- [Task directions]
Reproduce all of the data exactly.

___ Material provided

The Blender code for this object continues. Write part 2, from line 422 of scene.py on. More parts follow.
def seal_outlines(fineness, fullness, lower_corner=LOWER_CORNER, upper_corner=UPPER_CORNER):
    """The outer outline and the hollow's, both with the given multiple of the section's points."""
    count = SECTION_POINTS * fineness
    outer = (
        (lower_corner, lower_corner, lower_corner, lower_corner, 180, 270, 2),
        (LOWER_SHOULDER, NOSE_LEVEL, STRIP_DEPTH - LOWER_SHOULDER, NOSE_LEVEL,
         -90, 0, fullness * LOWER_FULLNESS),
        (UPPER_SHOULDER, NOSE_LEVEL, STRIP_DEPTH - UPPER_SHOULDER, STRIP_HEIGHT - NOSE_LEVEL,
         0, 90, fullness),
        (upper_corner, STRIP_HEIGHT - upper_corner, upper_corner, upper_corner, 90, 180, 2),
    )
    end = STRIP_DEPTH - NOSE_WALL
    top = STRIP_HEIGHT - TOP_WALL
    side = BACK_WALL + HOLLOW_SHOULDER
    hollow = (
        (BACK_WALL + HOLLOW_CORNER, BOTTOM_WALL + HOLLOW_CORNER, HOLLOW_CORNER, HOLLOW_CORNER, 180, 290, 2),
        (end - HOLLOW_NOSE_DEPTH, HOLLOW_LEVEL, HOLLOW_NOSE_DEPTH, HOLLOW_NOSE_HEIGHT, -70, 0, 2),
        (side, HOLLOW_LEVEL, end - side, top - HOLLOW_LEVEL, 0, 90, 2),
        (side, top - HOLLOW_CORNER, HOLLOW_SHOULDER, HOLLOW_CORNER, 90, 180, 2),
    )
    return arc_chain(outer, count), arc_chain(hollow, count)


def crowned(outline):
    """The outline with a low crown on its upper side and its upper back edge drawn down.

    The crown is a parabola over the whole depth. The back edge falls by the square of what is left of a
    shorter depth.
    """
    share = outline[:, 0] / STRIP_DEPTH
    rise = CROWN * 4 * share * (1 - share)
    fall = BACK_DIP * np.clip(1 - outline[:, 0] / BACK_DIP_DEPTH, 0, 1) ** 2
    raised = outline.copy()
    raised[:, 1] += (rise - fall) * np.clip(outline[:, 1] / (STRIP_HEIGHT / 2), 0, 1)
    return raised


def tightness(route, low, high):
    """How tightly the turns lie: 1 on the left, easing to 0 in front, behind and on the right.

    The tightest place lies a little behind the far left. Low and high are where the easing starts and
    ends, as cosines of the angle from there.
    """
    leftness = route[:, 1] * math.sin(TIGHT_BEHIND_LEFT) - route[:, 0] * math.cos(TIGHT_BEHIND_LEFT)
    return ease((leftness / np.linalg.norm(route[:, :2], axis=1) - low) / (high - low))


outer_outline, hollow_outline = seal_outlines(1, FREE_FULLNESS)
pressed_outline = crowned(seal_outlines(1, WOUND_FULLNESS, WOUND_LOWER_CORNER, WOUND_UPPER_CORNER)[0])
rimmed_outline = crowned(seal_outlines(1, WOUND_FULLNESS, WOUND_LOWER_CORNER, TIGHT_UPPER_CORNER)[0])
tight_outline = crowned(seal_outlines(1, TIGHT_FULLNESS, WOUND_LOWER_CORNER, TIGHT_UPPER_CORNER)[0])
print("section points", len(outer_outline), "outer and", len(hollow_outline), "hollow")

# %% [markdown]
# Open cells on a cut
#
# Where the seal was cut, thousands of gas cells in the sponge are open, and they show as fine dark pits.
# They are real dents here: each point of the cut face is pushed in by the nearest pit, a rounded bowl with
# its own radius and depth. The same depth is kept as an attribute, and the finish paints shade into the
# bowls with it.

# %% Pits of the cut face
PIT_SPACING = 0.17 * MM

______

- [Final result]
The Blender code for this object continues. Write part 2, from line 422 of scene.py on. More parts follow.
def seal_outlines(fineness, fullness, lower_corner=LOWER_CORNER, upper_corner=UPPER_CORNER):
    """The outer outline and the hollow's, both with the given multiple of the section's points."""
    count = SECTION_POINTS * fineness
    outer = (
        (lower_corner, lower_corner, lower_corner, lower_corner, 180, 270, 2),
        (LOWER_SHOULDER, NOSE_LEVEL, STRIP_DEPTH - LOWER_SHOULDER, NOSE_LEVEL,
         -90, 0, fullness * LOWER_FULLNESS),
        (UPPER_SHOULDER, NOSE_LEVEL, STRIP_DEPTH - UPPER_SHOULDER, STRIP_HEIGHT - NOSE_LEVEL,
         0, 90, fullness),
        (upper_corner, STRIP_HEIGHT - upper_corner, upper_corner, upper_corner, 90, 180, 2),
    )
    end = STRIP_DEPTH - NOSE_WALL
    top = STRIP_HEIGHT - TOP_WALL
    side = BACK_WALL + HOLLOW_SHOULDER
    hollow = (
        (BACK_WALL + HOLLOW_CORNER, BOTTOM_WALL + HOLLOW_CORNER, HOLLOW_CORNER, HOLLOW_CORNER, 180, 290, 2),
        (end - HOLLOW_NOSE_DEPTH, HOLLOW_LEVEL, HOLLOW_NOSE_DEPTH, HOLLOW_NOSE_HEIGHT, -70, 0, 2),
        (side, HOLLOW_LEVEL, end - side, top - HOLLOW_LEVEL, 0, 90, 2),
        (side, top - HOLLOW_CORNER, HOLLOW_SHOULDER, HOLLOW_CORNER, 90, 180, 2),
    )
    return arc_chain(outer, count), arc_chain(hollow, count)


def crowned(outline):
    """The outline with a low crown on its upper side and its upper back edge drawn down.

    The crown is a parabola over the whole depth. The back edge falls by the square of what is left of a
    shorter depth.
    """
    share = outline[:, 0] / STRIP_DEPTH
    rise = CROWN * 4 * share * (1 - share)
    fall = BACK_DIP * np.clip(1 - outline[:, 0] / BACK_DIP_DEPTH, 0, 1) ** 2
    raised = outline.copy()
    raised[:, 1] += (rise - fall) * np.clip(outline[:, 1] / (STRIP_HEIGHT / 2), 0, 1)
    return raised


def tightness(route, low, high):
    """How tightly the turns lie: 1 on the left, easing to 0 in front, behind and on the right.

    The tightest place lies a little behind the far left. Low and high are where the easing starts and
    ends, as cosines of the angle from there.
    """
    leftness = route[:, 1] * math.sin(TIGHT_BEHIND_LEFT) - route[:, 0] * math.cos(TIGHT_BEHIND_LEFT)
    return ease((leftness / np.linalg.norm(route[:, :2], axis=1) - low) / (high - low))


outer_outline, hollow_outline = seal_outlines(1, FREE_FULLNESS)
pressed_outline = crowned(seal_outlines(1, WOUND_FULLNESS, WOUND_LOWER_CORNER, WOUND_UPPER_CORNER)[0])
rimmed_outline = crowned(seal_outlines(1, WOUND_FULLNESS, WOUND_LOWER_CORNER, TIGHT_UPPER_CORNER)[0])
tight_outline = crowned(seal_outlines(1, TIGHT_FULLNESS, WOUND_LOWER_CORNER, TIGHT_UPPER_CORNER)[0])
print("section points", len(outer_outline), "outer and", len(hollow_outline), "hollow")

# %% [markdown]
# Open cells on a cut
#
# Where the seal was cut, thousands of gas cells in the sponge are open, and they show as fine dark pits.
# They are real dents here: each point of the cut face is pushed in by the nearest pit, a rounded bowl with
# its own radius and depth. The same depth is kept as an attribute, and the finish paints shade into the
# bowls with it.

# %% Pits of the cut face
PIT_SPACING = 0.17 * MM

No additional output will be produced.